With Day 1000 soon to be here, there was a comment asking about what that felt like. That is a strikingly long time. I'm reflecting and will try to offer cogent thoughts when that day arrives. Stay tuned. For other numbers, today's notes are in what is the 19th journal or leftover notebook that I've used since I started hanging onto such things in December 2020. I may have to keep going so as not to face the countless blank pages that would go unused were I to quit writing in it now.
The media reports on the situation in China now may or may not even mention COVID. The response of the Chinese Community Party to the protests reports that they will "resolutely crack down on infiltration and sabotage activities by hostile forces." "Hostile forces" sounds so external--forces coming in from outside rather than rising up inside. Some cities are seeing governmental shows of force--armored vehicles, random ID checks, or looking through photos on a phone, etc. The number of people detained is not known. Some experts predict that zero COVID could last another year. Economists and health experts say that China can't relax the controls that are keeping most people out of China until tens of millions of elderly have been vaccinated. There are districts or cities in which vaccination of the elderly has been stepped up, but it's going to take a while.

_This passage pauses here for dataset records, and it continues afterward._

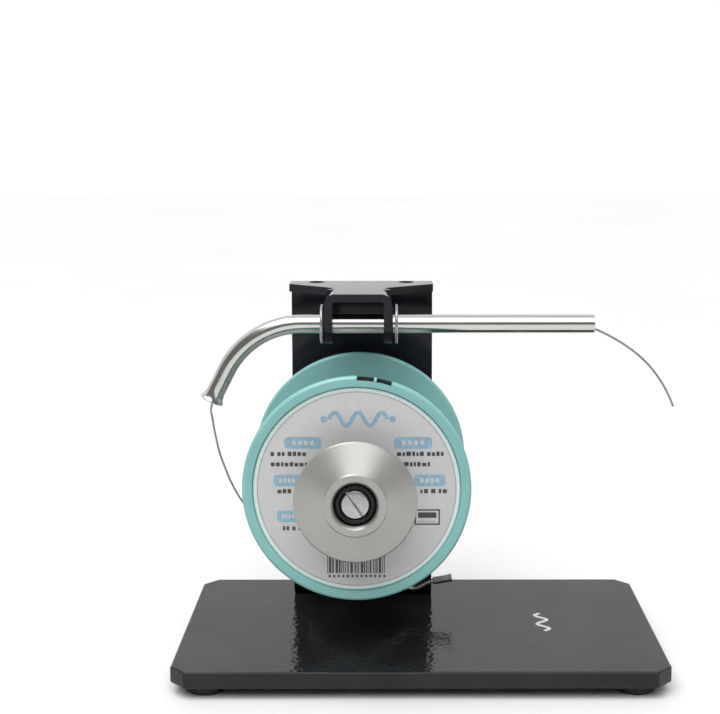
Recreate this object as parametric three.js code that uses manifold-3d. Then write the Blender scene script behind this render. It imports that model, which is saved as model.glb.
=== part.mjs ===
// Bench solder-wire dispenser: a heavy base plate, a bent-sheet upright, a plastic wire spool held
// between two centring cones on a fixed axle, a bent guide tube in two bushes, a wire-form spool
// brake, and the solder wire that runs from the spool through the tube.
// Millimetres, +Z up, +X to the right, +Y to the back. The origin is on the bench, under the middle
// of the dispenser.
import * as THREE from "three";
import { mergeVertices } from "three/addons/utils/BufferGeometryUtils.js";
import Module from "manifold-3d";

const wasm = await Module();
wasm.setup();

// ---------------------------------------------------------------- driving dimensions
const GAP = 0.05; // between flat faces that rest on each other
const FIT = 0.25; // radial clearance of running and seated round fits

const FOOT_H = 4.0, FOOT_R = 7.9, FOOT_X = 75.6, FOOT_INSET = 11;
const BASE_W = 175.2, BASE_T = 6.1, BASE_Y0 = -42.05, BASE_Y1 = 50.15, BASE_CUT = 5.5;
const BASE_TOP = FOOT_H + BASE_T;

const UPRIGHT_X = -21.9; // centre of the upright
const SHEET = 2.9, UPRIGHT_W = 54.8, PLATE_Y0 = 31.55, PLATE_Y1 = PLATE_Y0 + SHEET;
const BEND_OUT = 4.3, BEND_IN = 1.4;
const TOP_Z = BASE_TOP + 127.1, FLANGE_REAR = 47.9;
const TONGUE_Y0 = -9.25, EAR_Y1 = 3.75, NECK_Y = 8.6, SHOULDER_Y = 20.45, NECK_HALF = 9.4;
const EAR_X = -0.45, EAR_HALF = 12.2, EAR_END_R = 6.5; // the tongue and ears sit a little left of the upright's centre
const RING_LEFT_X = -36.1, RING_RIGHT_X = -9.0, RING_T = 1.0, RING_R = 7.2;
const STACK_HOLE_R = 3.0, STACK_HOLE_X = 17.2, STACK_HOLE_Y = 26.5;
const SCREW_X = 18, SCREW_Y = 42.6;

const AXLE_X = -22.4, AXIS_Z = BASE_TOP + 61.4; // spool axis
const AXLE_R = 5, AXLE_Y0 = -49.05, STUD_R = 3;
const SPOOL_R = 40, FLANGE_T = 3, SPOOL_Y0 = -30.85, SPOOL_Y1 = 18.35;
const BORE_R = 11, CORE_R = 21.6, WIND_R = 27.6, LABEL_R = 35.0, RECESS_R = 36.4, RECESS = 0.8;
const SEAT_FRONT = 19.3, SEAT_REAR = 12.3; // from a cone's boss face to the spool face it centres
const CONE_FRONT_Y = SPOOL_Y0 - SEAT_FRONT, CONE_REAR_Y = SPOOL_Y1 + SEAT_REAR;

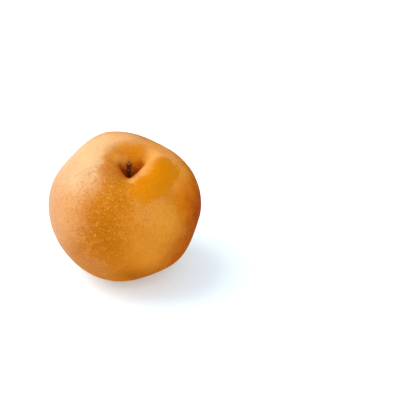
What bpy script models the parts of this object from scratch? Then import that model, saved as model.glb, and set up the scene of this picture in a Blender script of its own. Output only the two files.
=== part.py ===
"""Nashi pear, lying at rest on the small flat spot of its underside.

Three pieces, each one object:

fruit   the fleshy body in one solid, with the stem cavity at its top, the
        flower basin underneath, and a shallow socket in each
stem    the short woody stalk with its knuckled tip
calyx   the dry, corky eye of the old flower, in the basin

The pieces are shaped in the fruit's own upright frame, with its core along +Z
and its girth at height zero, and hang from one empty that leans them over the
way the fruit lies. Z = 0 is the surface it lies on, and the origin is the
point of that surface at the middle of the flat spot.
"""

import math

import bmesh
import bpy
import numpy as np
from mathutils import Matrix, Vector

MM = 0.001

# The fruit's body, before anything is pressed into it.
GIRTH_RADIUS = 44.0 * MM
SHOULDER_RISE = 39.9 * MM
SHOULDER_FULLNESS = 0.94
BASE_DROP = 42.4 * MM
BASE_FULLNESS = 1.0

# The stem cavity: a wide bowl, and the deep pit in it that holds the stem.
BOWL_DEPTH = 8.8 * MM
BOWL_SPREAD = 11.0 * MM
PIT_DEPTH = 5.8 * MM
PIT_SPREAD = 4.4 * MM

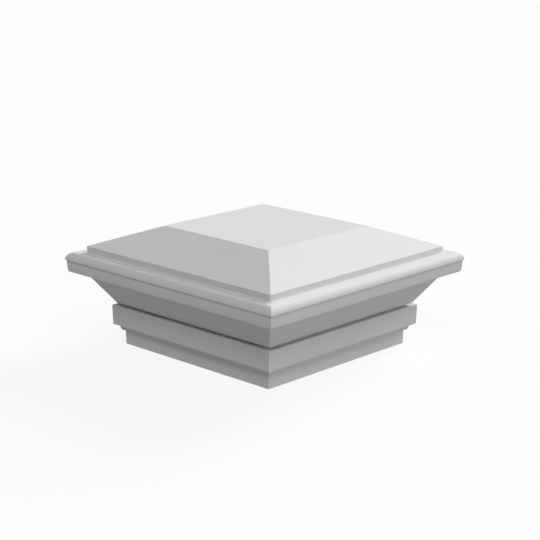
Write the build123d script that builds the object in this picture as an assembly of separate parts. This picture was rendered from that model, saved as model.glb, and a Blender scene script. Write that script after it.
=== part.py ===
"""Post cap for a square newel post, shaped from one block.

The cap is square in plan and the same on all four sides. From the foot up it has a neck, a small
fillet, a flat band, a bevel that spreads out under the brim, a brim with a fascia and a rounded
nose, and a low pyramid cut off flat at the top. A square socket in the underside takes the head
of the post. Millimetres, +Z up, origin at the centre of the foot, sides square to X and Y.
"""

import os

from build123d import *

NODE = "post_cap"

# The post and the socket that takes it
post_width = 88.9
post_clearance = 0.8
socket_depth = 32.0
socket_corner_radius = 1.0
socket_draft = 0.5
mouth_chamfer = 1.5
neck_wall = 12.8

# The hollow above the seat, which keeps the block light and even
seat_width = 8.0
hollow_draft = 3.0
hollow_corner_radius = 6.0
roof_thickness = 14.0

# How far the members stand out from the neck, on each side
fillet_projection = 2.2
band_projection = 5.2
ledge_depth = 2.5

# The brim, and how far the members on it and under it are set in, on each side
nose_width = 165.0
soffit_depth = 6.2
slab_setback = 9.2
slope_run = 32.0

# Heights of the members, from the foot up
neck_height = 8.7
fillet_height = 3.4
band_height = 11.8
bevel_height = 20.2
fascia_height = 7.0
slab_height = 4.1
pyramid_rise = 12.3

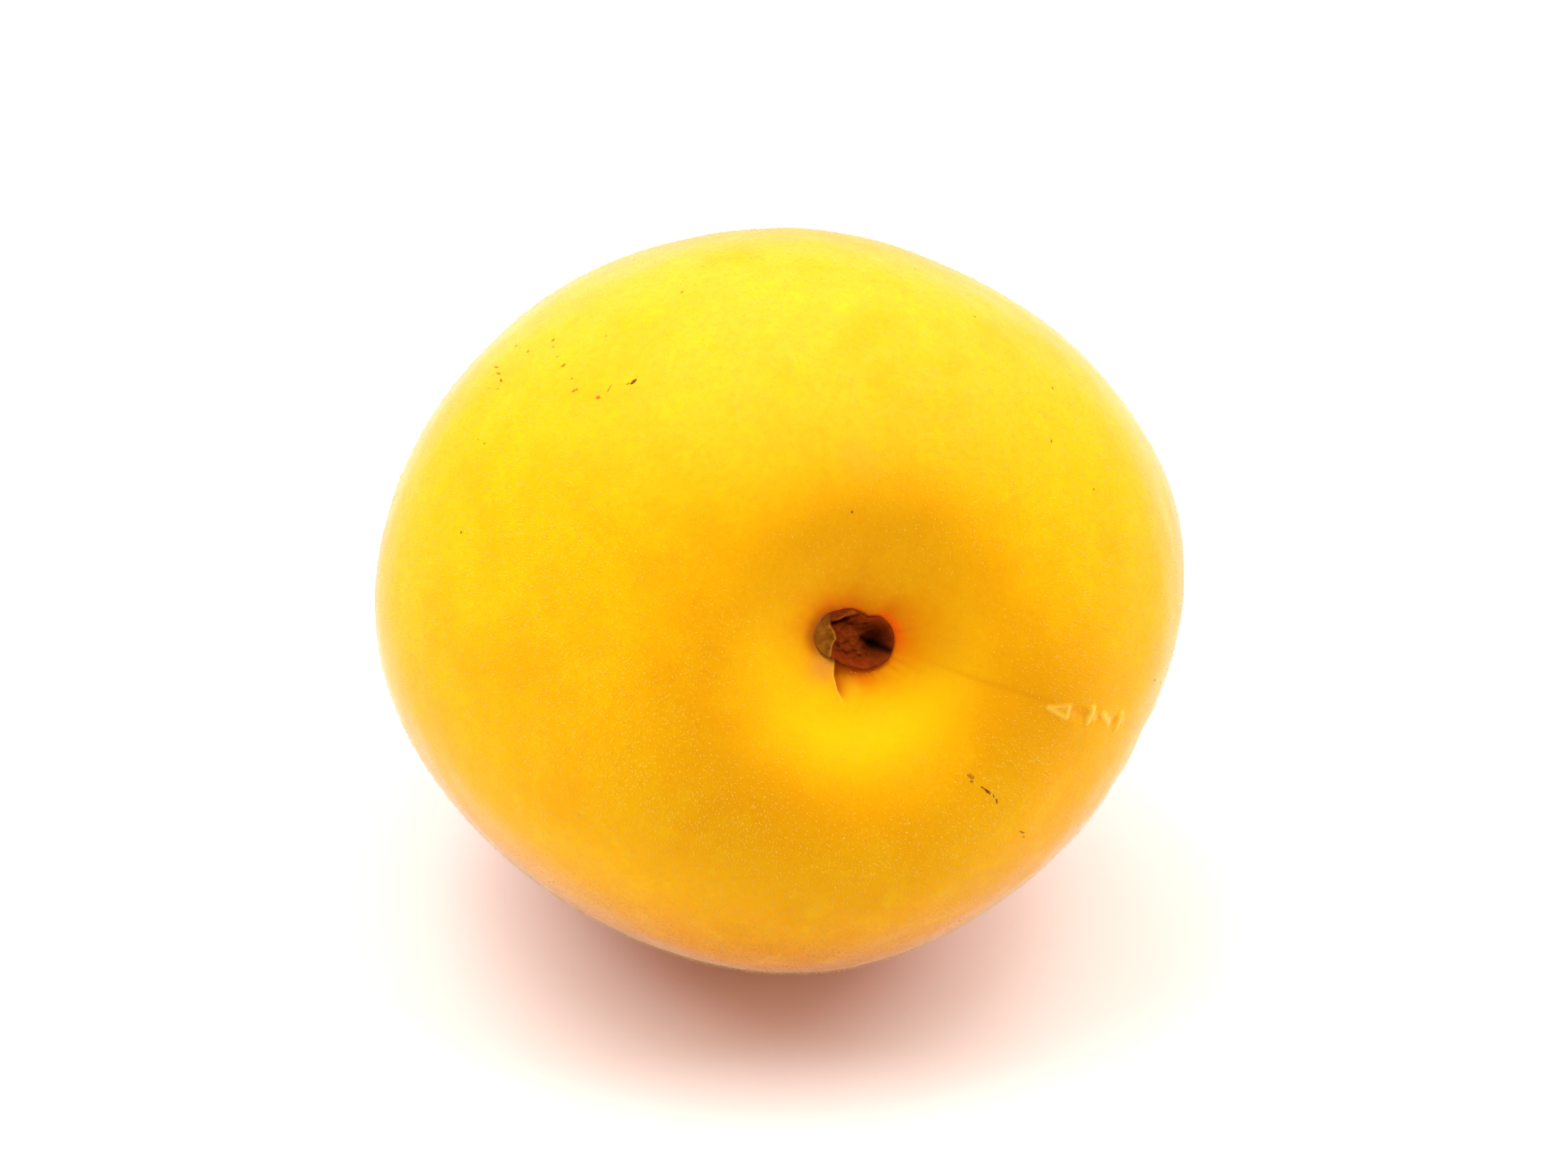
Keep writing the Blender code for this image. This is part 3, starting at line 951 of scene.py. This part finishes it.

The NIH bulletin I got today had some interesting reports. Research suggests that there is a new antiviral medication that acts by changing the receptor cell in a person rather than changing any part of the viral cells. In theory, this means it should work on whatever new variants might emerge. Another research program suggests that any rebound is not due to Paxlovid and rather might come from a more active response from the patient's immune system. That system goes into overdrive cleaning up the last bits of the virus, possibly stirring it up in the process. Preliminary reports suggest that the development of long COVID may be influenced by past respiratory infections including Epstein-Barr virus.
The research report I found most interesting was by researchers from the NIH Clinical Center, the National Institute of Dental and Craniofacial Research, and the National Institute of Allergy and Infectious Diseases. They examined tissue from 44 patients who died of COVID or who had tested positive for COVID before they died. For some, the positive test was in the days before death; in others, it was months earlier. The patients ranged in age from six to 91 years old. SARS-CoV-2 was found in almost every organ and organ system including "skin, eyes, stomach, muscles, fat, glands, and six different parts of their brains." Whether a patient was symptomatic or not did not matter.
I found this report fascinating and not necessarily in a good way. We tend to think of COVID as a respiratory infection since it travels in aerosol form and starts out in the respiratory system. Unless we're physicians or scientists, we probably stop thinking about it there. Much as we would like to believe, it doesn't stop in the respiratory system in some (many?) cases. Every organ and every organ system. What we've been calling "long COVID" may be from viral matter left behind in non-respiratory organs and systems. Are people even trying to treat those other organs and systems? That said, I do know someone with long COVID who has been assured by her doctor that all her organs are fine. More on which to reflect in the coming days.